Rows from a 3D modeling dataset
○ ○ ○
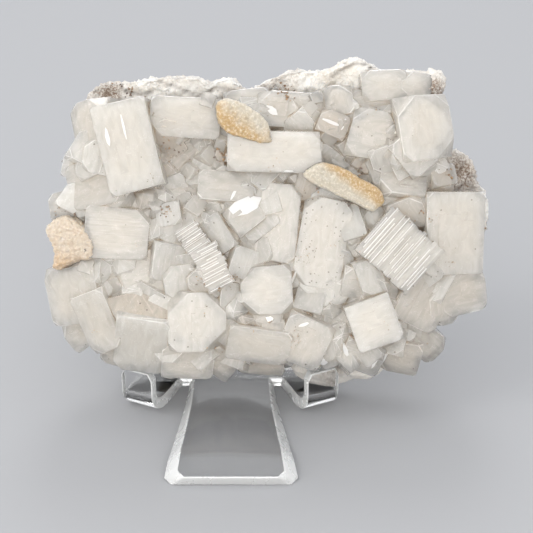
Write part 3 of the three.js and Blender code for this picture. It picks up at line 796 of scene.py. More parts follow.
# %% [markdown]
# All the crystals grow from one milky mass. Without it the eye would look between the clear
# skins right through to the rock, and the gaps would be as dark as holes.

# %% The milky base
BASE_HALF_SIZE = (46, 30, 3.6)  # mm: across, up, out
BASE_MIDDLE = (-1, -1, -3.4)


def add_milky_base():
    """The milky mass that all the crystals grow from, brown where the stains are."""
    made = bmesh.ops.create_icosphere(hearts, subdivisions=5, radius=1.0)["verts"]
    for vertex in made:
        ray = vertex.co.normalized()
        place = (0.5 / max(abs(c) for c in ray) + 0.5) * ray
        x, y, z = (c * half for c, half in zip(place, BASE_HALF_SIZE))
        cloud = noise.fractal(Vector((x, y, 3)) * 0.15, 1.0, 2.0, 4)
        across, up, out = BASE_MIDDLE
        vertex.co = (across + x, up + y, z + out + 1.5 * cloud)
    for face in {face for vertex in made for face in vertex.link_faces}:
        middle = face.calc_center_median()
        face[heart_look] = look_of(stain=0.5 * stain_at(middle.x, middle.y))
        face.smooth = True


add_milky_base()
print("hearts and base:", len(hearts.faces), "faces")

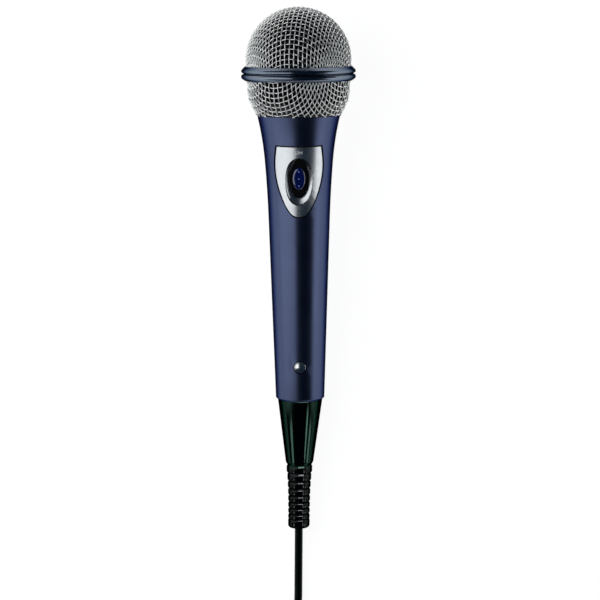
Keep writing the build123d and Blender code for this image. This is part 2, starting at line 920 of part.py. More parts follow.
print("lean", round(degrees(lean), 3), "tail", tail, "boot mouth", boot_mouth)
print("switch origin", switch_origin, "slide direction", switch_run)
print("toward head", toward_head, "collar", collar_start, "plug sleeve", plug_back.Y - sleeve_start)
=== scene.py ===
import json
import logging
import math
from dataclasses import dataclass, field
from enum import Enum
from typing import Sequence

import bmesh
import bpy
from mathutils import Matrix, Vector
from mathutils.bvhtree import BVHTree


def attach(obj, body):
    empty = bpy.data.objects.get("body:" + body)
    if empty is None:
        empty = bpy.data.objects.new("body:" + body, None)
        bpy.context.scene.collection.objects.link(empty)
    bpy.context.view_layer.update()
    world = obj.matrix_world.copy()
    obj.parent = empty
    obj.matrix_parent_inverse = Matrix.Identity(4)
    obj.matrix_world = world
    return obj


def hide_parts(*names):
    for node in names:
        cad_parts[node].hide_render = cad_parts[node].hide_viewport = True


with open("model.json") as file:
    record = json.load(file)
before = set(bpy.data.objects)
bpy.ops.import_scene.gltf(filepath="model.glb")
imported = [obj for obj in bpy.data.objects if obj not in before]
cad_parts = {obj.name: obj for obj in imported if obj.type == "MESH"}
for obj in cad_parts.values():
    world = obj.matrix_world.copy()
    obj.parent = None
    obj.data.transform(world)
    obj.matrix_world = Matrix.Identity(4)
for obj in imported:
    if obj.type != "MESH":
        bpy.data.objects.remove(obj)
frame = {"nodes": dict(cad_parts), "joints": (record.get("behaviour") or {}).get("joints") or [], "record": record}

LOG = logging.getLogger("karaoke_microphone")
MM = 0.001
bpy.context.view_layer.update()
POLE_RADIUS = 1e-6

Colour = tuple[float, float, float]
Profile = Sequence[tuple[float, float]]


class Body(Enum):
    """The rigid bodies that pieces ride on."""

    HANDLE = "handle"
    HEAD = "grille_head"
    SLIDER = "switch_slider"


# ---- Places -------------------------------------------------------------------------------


@dataclass(frozen=True)
class TurningAxis:
    """An axis that round pieces are turned about, with places given in millimetres.

    Attributes:
        start: the point that distances along the axis are measured from, in metres.
        forward: the unit direction of growing distance.
        up: a unit direction square to the axis, where angle zero is.
    """

    start: Vector
    forward: Vector
    up: Vector

    @property
    def side(self) -> Vector:
        """The unit direction to the right of up when looking forward."""
        return self.forward.cross(self.up)

    def place(self, along: float, side: float = 0.0, height: float = 0.0) -> Vector:
        """Find the point that lies along, beside and above the axis.

        Args:
            along: distance from the start, in millimetres.
            side: distance to the right, in millimetres.
            height: distance upward, in millimetres.

        Returns:
            The point in metres.
        """
        return self.start + (self.forward * along + self.side * side + self.up * height) * MM

    def around(self, along: float, radius: float, angle: float) -> Vector:
        """Find the point at a radius and an angle about the axis, angle zero being up."""
        return self.place(along, radius * math.sin(angle), radius * math.cos(angle))


def microphone_axis() -> TurningAxis:
    """Read the microphone's own axis from the head's joint and the clip's mount.

    Returns:
        The axis, starting at the tail's end and pointing toward the head.
    """
    clip_along = 45.0
    joint = next(joint for joint in frame["joints"] if joint["name"] == "head_off")
    clip = next(mount for mount in frame["record"]["mounts"] if mount["name"] == "clip_grip")
    forward = Vector(joint["axis"]).normalized()
    up = Vector((0.0, -forward.z, forward.y))
    return TurningAxis(Vector(clip["pos_m"]) - forward * clip_along * MM, forward, up)


MICROPHONE = microphone_axis()


@dataclass(frozen=True)
class SwitchPlace:
    """The flat frame of the thumb switch, centred under the knob.

    Attributes:
        centre: the middle of the knob's base, in metres.
        run: the unit direction that the slide moves along, toward the head.
        normal: the unit direction out of the switch.
    """

    centre: Vector
    run: Vector
    normal: Vector

    def place(self, side: float, reach: float, height: float) -> Vector:
        """Find the point beside, ahead of and above the knob's base, given in millimetres."""
        offset = Vector((side, 0.0, 0.0)) + self.run * reach + self.normal * height
        return self.centre + offset * MM


def switch_place() -> SwitchPlace:
    """Read the switch's frame from its joint and from the knob's CAD node."""
    joint = next(joint for joint in frame["joints"] if joint["name"] == "switch_slide")
    run = Vector(joint["axis"]).normalized()
    normal = Vector((0.0, -run.z, run.y))
    corners = [vertex.co for vertex in frame["nodes"]["thumb_knob"].data.vertices]
    reaches = [corner.dot(run) for corner in corners]
    base = min(corner.dot(normal) for corner in corners)
    return SwitchPlace(run * (min(reaches) + max(reaches)) / 2 + normal * base, run, normal)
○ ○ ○
-- SHORT EXERCISE --
Nothing but the lines from the one with "plug_back.Y - sleeve_start)" through the one with "cad_parts[node].hide_render = cad_parts[node].hide_viewport" should be retyped; include both and keep them exact.

-- SOLUTION FOR THIS TASK --
print("toward head", toward_head, "collar", collar_start, "plug sleeve", plug_back.Y - sleeve_start)
=== scene.py ===
import json
import logging
import math
from dataclasses import dataclass, field
from enum import Enum
from typing import Sequence

import bmesh
import bpy
from mathutils import Matrix, Vector
from mathutils.bvhtree import BVHTree


def attach(obj, body):
    empty = bpy.data.objects.get("body:" + body)
    if empty is None:
        empty = bpy.data.objects.new("body:" + body, None)
        bpy.context.scene.collection.objects.link(empty)
    bpy.context.view_layer.update()
    world = obj.matrix_world.copy()
    obj.parent = empty
    obj.matrix_parent_inverse = Matrix.Identity(4)
    obj.matrix_world = world
    return obj


def hide_parts(*names):
    for node in names:
        cad_parts[node].hide_render = cad_parts[node].hide_viewport = True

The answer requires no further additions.